Miragaia é um dos mais típicos bairros ribeirinhos do Porto. Em tempos passados foi residência de marinheiros e embarcadiços; de mestres e capitães de navios que andavam nas carreiras da Índia e do Brasil; na sua praia, onde, nos finais do século XIX, ergueram o edifício que é hoje o Museu dos Transportes, funcionaram os estaleiros navais do rei onde se construíam navios “tão bons como os que se faziam em qualquer outro sítio da Europa…” Miragaia foi terra de mercadores e de lendas. A começar pela que deu nome ao sítio, já evocada, numa das crónicas anteriores. Mas há mais.
Há a história da milagrosa imagem do S. Pantaleão, trazida para o Porto por cidadãos arménios, fugidos das invasões turcas.
S. Pantaleão, cidadão arménio, médico de profissão e católico, foi martirizado por não ter abjurado a sua fé. No século XV, fugindo a mais uma invasão turca, um grupo de arménios trouxe consigo o corpo de S. Pantaleão que foi colocado na igreja paroquial de S. Pedro de Miragaia. Pouco tempo depois era-lhe atribuído o milagre de ter salvo Miragaia de uma epidemia de peste. Foi de imediato “graduado” em patrono da cidade. Em Miragaia ainda e existe a rua Arménia onde os desta nacionalidade se fixaram.

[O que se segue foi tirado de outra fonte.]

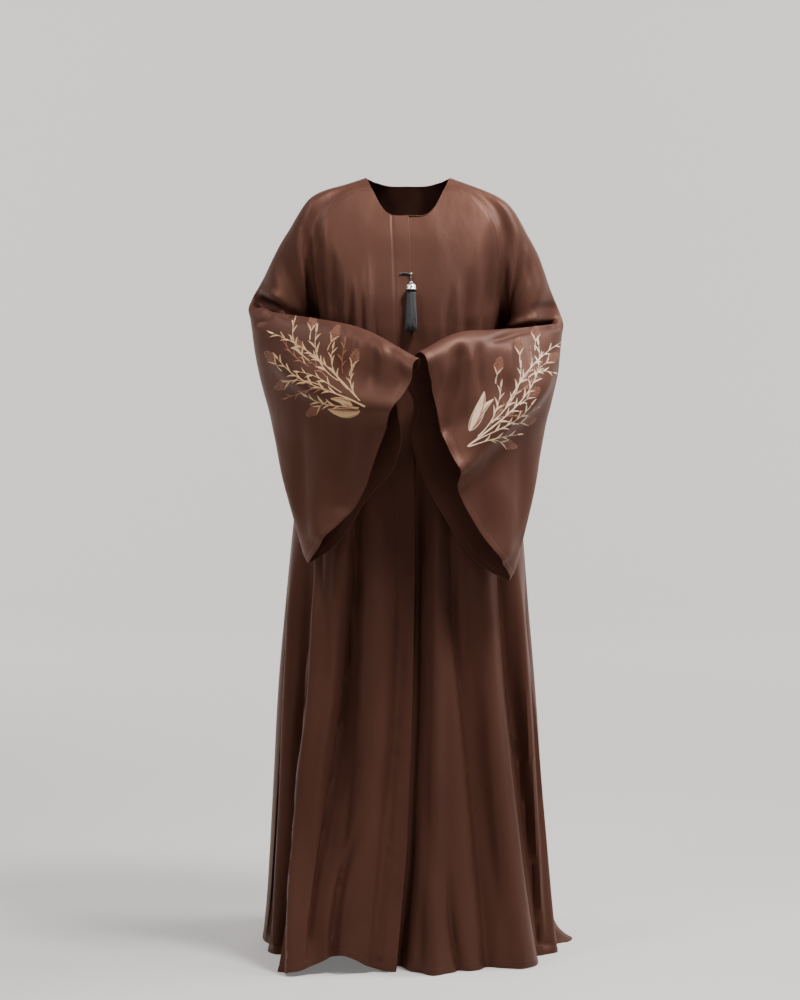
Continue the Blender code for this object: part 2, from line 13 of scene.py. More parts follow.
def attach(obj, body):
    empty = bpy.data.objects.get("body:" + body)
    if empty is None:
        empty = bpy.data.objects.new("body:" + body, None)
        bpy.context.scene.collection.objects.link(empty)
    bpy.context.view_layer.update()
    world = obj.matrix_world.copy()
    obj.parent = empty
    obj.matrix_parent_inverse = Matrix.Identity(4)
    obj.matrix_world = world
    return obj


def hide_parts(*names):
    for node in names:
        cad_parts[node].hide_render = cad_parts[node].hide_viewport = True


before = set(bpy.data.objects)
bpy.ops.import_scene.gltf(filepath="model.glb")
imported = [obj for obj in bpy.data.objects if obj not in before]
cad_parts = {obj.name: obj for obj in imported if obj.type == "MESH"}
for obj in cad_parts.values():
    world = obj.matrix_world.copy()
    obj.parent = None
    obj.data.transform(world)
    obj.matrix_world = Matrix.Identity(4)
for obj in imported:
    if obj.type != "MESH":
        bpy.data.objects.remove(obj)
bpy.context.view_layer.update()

# The panels' rows, columns and sizes are the part's own
CLOTH = 0.0016
LAP_GAP = 0.0004
FLOOR_Z = -1.46
LAP_STEPS = (0.01, 0.02, 0.031)
ROW_STEPS = 2
SLEEVE_STEPS = 3
FRONT_STEPS = (9, 9)
BACK_STEPS = (8, 8)
SLEEVE_COLUMNS = (3, 4, 3, 3, 4, 3)
LOW_LEVEL, HIGH_LEVEL = 0.4, 0.85

# Yoke rows: centre front y z, front seam x y z, back seam x y z, centre back y z
YOKE = (
    (-0.074, -0.066, 0.07, -0.04, -0.012, 0.066, 0.05, 0.007, 0.076, 0.0),
    (-0.092, -0.105, 0.112, -0.048, -0.022, 0.106, 0.064, -0.016, 0.095, -0.045),
    (-0.106, -0.145, 0.145, -0.066, -0.056, 0.138, 0.082, -0.05, 0.11, -0.095),
    (-0.119, -0.185, 0.163, -0.076, -0.098, 0.158, 0.088, -0.092, 0.118, -0.145),
    (-0.13, -0.225, 0.172, -0.07, -0.17, 0.17, 0.083, -0.165, 0.122, -0.195),
    (-0.137, -0.265, 0.176, -0.044, -0.245, 0.175, 0.058, -0.245, 0.126, -0.25),
    (-0.141, -0.3, 0.178, 0.0, -0.3, 0.178, 0.0, -0.3, 0.126, -0.3),
)
UNDERARM_ROW = len(YOKE) - 1
JOINED = UNDERARM_ROW * ROW_STEPS
UNDERARM_GAP = 0.0006

# Rows of the body below the underarm: height, half widths, depths
SKIRT = (
    (-0.4, 0.188, 0.188, 0.146, 0.136),
    (-0.5, 0.203, 0.203, 0.152, 0.148),
    (-0.61, 0.216, 0.216, 0.16, 0.163),
    (-0.75, 0.232, 0.228, 0.172, 0.181),
    (-0.93, 0.247, 0.239, 0.19, 0.201),
    (-1.1, 0.256, 0.25, 0.21, 0.221),
    (-1.25, 0.264, 0.262, 0.23, 0.242),
    (-1.38, 0.272, 0.273, 0.252, 0.265),
    (FLOOR_Z, 0.28, 0.282, 0.254, 0.28),
)
MID_ACROSS, MID_OUT = 0.56, 0.91

# Lap edge of the right front: height and place across
LAP_EDGE = ((-0.066, 0.0), (-0.145, 0.004), (-0.3, 0.008), (-0.7, 0.012),
            (-1.0, 0.006), (-1.25, -0.004), (FLOOR_Z, -0.022))

# Sleeve rows: top x z of the yoke rows, then top xyz, low xyz, facing, half widths, reaches
SLEEVE_TOPS_RIGHT = ((0.081, 0.012), (0.122, -0.002), (0.16, -0.013), (0.188, -0.029),
                     (0.208, -0.055), (0.226, -0.085))
SLEEVE_TOPS_LEFT = ((0.081, 0.012), (0.122, -0.004), (0.16, -0.019), (0.188, -0.036),
                    (0.208, -0.06), (0.227, -0.094))
SHOULDER_Y = 0.008
YOKE_SWELL = ((0.006, 0.014), (0.008, 0.022), (0.012, 0.034), (0.016, 0.044),
              (0.024, 0.048), (0.046, 0.05))
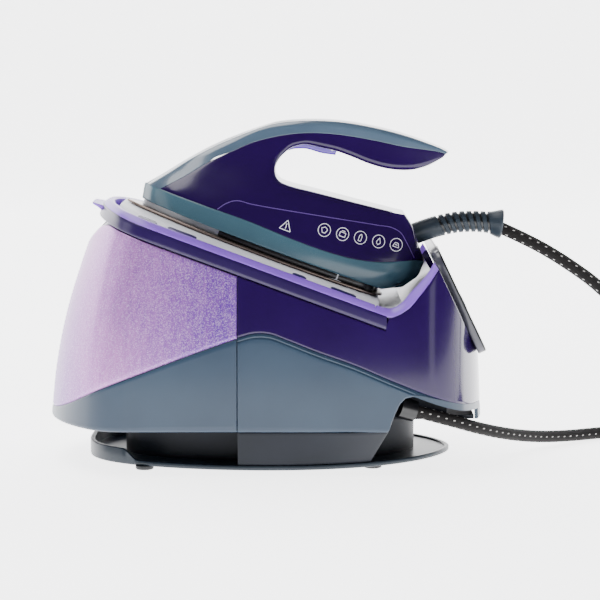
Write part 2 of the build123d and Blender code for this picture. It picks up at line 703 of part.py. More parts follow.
exit_dir = (Vector(*LOWER_ROUTE[1]) - Vector(*LOWER_ROUTE[0])).normalized()
with BuildPart() as hose_gland:
    with BuildSketch(Plane(origin=Vector(*LOWER_ROUTE[0]) - exit_dir * 14, z_dir=exit_dir)):
        Circle(9)
    extrude(amount=14)
save(hose_gland, "hose_gland")

with BuildPart() as mains_gland:
    with BuildSketch(Plane(origin=(106, 62, 47), z_dir=(1, 0, 0))):
        Circle(7.5)
        Circle(3.6, mode=Mode.SUBTRACT)
    extrude(amount=16)
save(mains_gland, "mains_gland")
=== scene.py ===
"""Steam-generator iron: shells, trims, rest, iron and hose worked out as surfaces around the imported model.

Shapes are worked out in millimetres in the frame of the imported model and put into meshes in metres.
"""
from math import atan2, cos, pi, radians, sin

import bmesh
import bpy
import numpy as np
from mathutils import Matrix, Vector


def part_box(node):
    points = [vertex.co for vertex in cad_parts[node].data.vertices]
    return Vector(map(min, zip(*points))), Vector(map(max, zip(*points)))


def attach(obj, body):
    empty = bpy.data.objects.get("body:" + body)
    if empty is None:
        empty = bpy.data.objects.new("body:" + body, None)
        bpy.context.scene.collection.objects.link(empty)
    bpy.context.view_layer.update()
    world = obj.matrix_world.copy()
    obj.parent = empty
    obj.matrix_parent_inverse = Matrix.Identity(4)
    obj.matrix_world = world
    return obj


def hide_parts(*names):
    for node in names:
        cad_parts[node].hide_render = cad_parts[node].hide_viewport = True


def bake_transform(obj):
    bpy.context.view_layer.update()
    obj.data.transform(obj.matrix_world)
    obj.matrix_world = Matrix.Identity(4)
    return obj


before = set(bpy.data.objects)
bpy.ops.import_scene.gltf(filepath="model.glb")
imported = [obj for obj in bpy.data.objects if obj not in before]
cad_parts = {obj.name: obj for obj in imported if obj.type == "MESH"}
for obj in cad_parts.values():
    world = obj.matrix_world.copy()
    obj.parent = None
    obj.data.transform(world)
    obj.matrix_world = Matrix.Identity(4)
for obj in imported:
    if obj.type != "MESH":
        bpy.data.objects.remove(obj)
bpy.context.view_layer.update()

MM = 0.001
SHARP = radians(48.0)           # corners sharper than this stay crisp
TILT = radians(20.0)            # slope of the rest
SEAM_Z = 153.0                  # height of the housing's top seam at the origin
SEAM_X = -22.0                  # joint of the water tank and the rear housing
HOUSING_Z = 36.0
HOSE_D = 10.3
SIDES = ((-1, "near"), (1, "far"))
FRONT_BOW, REAR_BOW, CORNER = 140.0, 200.0, 44.0
# Height, front, rear and half width of the base's form.
HOUSING_LEVELS = np.array([(36, -182, 181, 109), (80, -177, 179, 107.5), (125, -167.5, 177, 103),
                           (165, -155, 175.5, 97), (235, -128, 172, 84)], float)
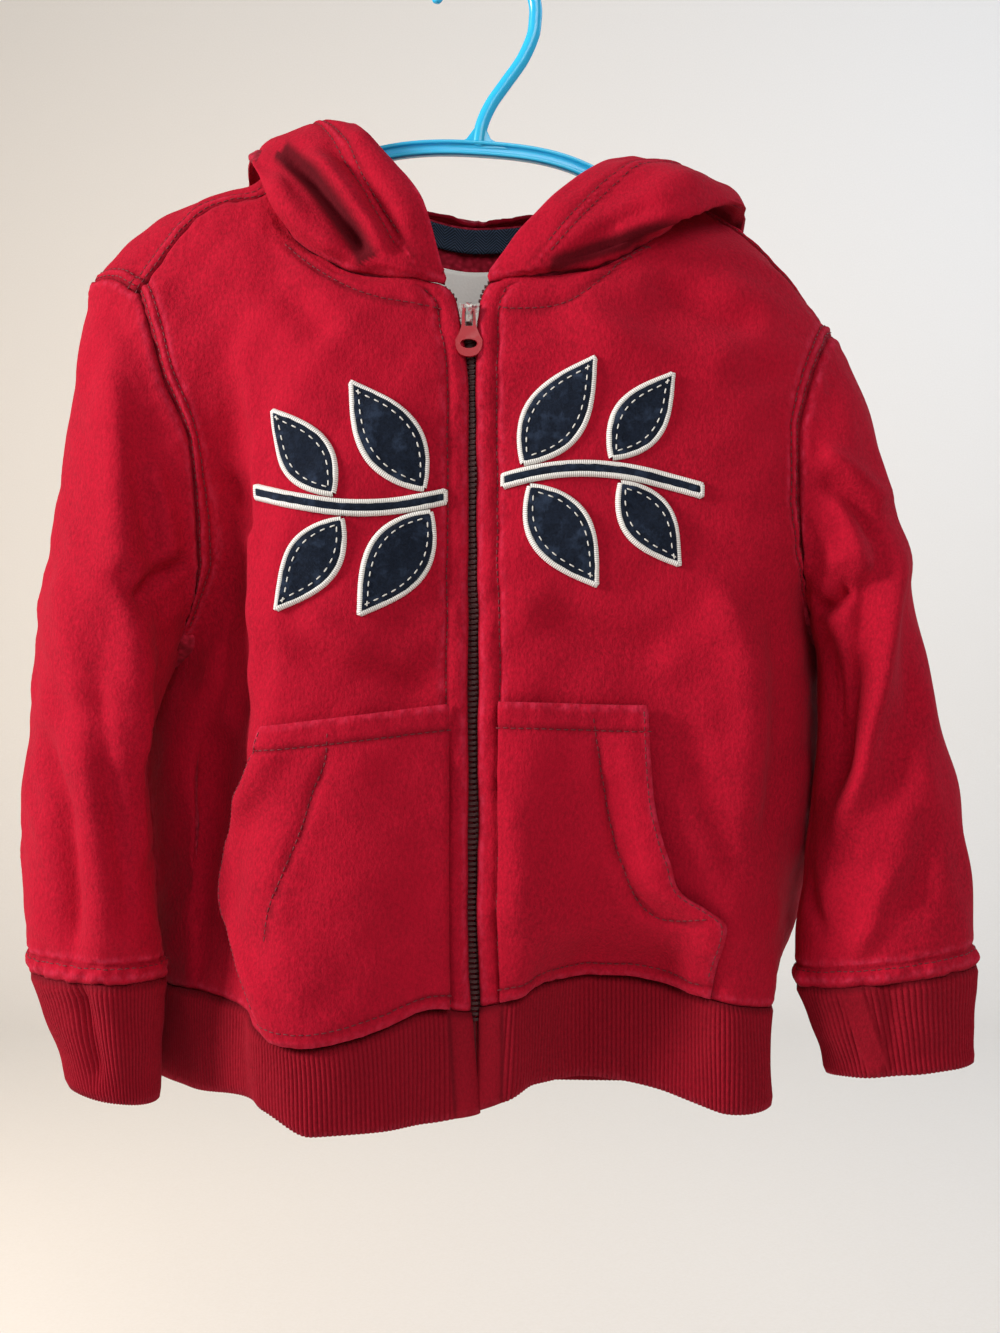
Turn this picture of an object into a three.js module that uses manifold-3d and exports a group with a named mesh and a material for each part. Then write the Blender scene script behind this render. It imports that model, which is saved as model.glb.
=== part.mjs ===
// A child's zip-up hooded sweatshirt hanging on a plastic hanger.
// Millimetres, +Z up, the viewer looks along +Y at the front.
// The origin is the inner top of the hanger's hook, where a rail carries it.
// Right and left are the wearer's: the wearer's right is at -X.

import * as THREE from 'three';
import { mergeVertices } from 'three/addons/utils/BufferGeometryUtils.js';
import Module from 'manifold-3d';

const wasm = await Module();
wasm.setup();

// Driving sizes of the cloth
const CLOTH = 2.0;
const TAPE_CLOTH = 1.1;
const FELT = 1.5;
const SEAM_GAP = 0.4;
const LIFT = 0.75;
const POCKET_LIFT = 2.1;
const HOOD_STAND = 1.7;
const SHOULDER_GAP = 0.35;
const TAPE_BEHIND = 1.1;
const ARMHOLE_GAP = 0.3;
const UNDERARM_GAP = 2.4;
const RIB_PITCH = 2.1;
const RIB_HEIGHT = 0.7;
const CUFF_GATHER = 0.92;
const TAPE_REACH = 2.6;
const CHAIN_GAP = 0.4;

// Driving sizes of the hanger
const HOOK_BORE = 20.5;
const BAR_HEIGHT = 6.6;
const BAR_DEPTH = 5.6;
const BAR_WEB = 2.6;
const FLANGE = 1.7;
const BAR_SKEW = 0.02;
const HOOK_WIRE = 6.2;
const HOOK_DEPTH = 5.2;
const HOOK_TURN = 168;
const HOOK_START = -4;
const TIP_SCALE = 0.6;
const END_SCALE = 0.72;
const BAR = [
  { x: -151, z: -133 }, { x: -118, z: -118 }, { x: -86, z: -101 }, { x: -45, z: -87 }, { x: -3.5, z: -85 },
  { x: 40, z: -92 }, { x: 84, z: -116 }, { x: 118, z: -136 }, { x: 147, z: -160 },
];
const STEM = [
  { x: -3.5, z: -84 }, { x: -1.8, z: -74 }, { x: 2.6, z: -64 }, { x: 9.6, z: -54 }, { x: 17.3, z: -43 },
  { x: 22.2, z: -32 }, { x: 23.5, z: -24 },
];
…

E há aquela história dos bispos que, se administrassem o crisma em Miragaia, morreriam passado um ano. D. Lourenço Correia de Sá (1796/1798) não acabou a administração daquele sacramento e poucos dias depois morria. O mesmo aconteceu com D. António Barbosa Leão (1919/1929) que também morreu depois de ter crismado em Miragaia. A lenda ficou.
Mas a mais curiosa de todas é aquela que tem como protagonista o mercador de Miragaia, Pedro Gomes Simões. Ao que parece a vida não lhe corria lá muito bem. Nos negócios em que se metia, nunca tinha sucesso. E andou por todos eles. Meteu-se a construtor de navios e foi um desastre. Experimentou o comércio das especiarias vindas do oriente e faliu. Tentou o rendoso negócio do vinho e também aqui a sorte lhe foi adversa. Até que um dia teve uma ideia.
Voltou aos negócios “de grosso trato“ mas não foi sozinho. Meteu um sócio na empresa: Jesus Cristo. Exatamente, nem mais nem menos do que o doce rabi de Galileia. não querem saber que o negócio prosperou? Não só prosperou como começou a dar pingues lucros e aí Pedro Gomes Simão começou a dividir os lucros com o “sócio”. Como? – pergunta o leitor com toda a legitimidade. Da única maneira que tinha para o fazer: comprando paramentos novos para a igreja paroquial; dotando a confraria com novas alfaias, algumas como custódias e cálices, de ouro e prata; e pagando obras que se faziam na própria igreja. Ao fim e ao cabo, um sócio cumpridor.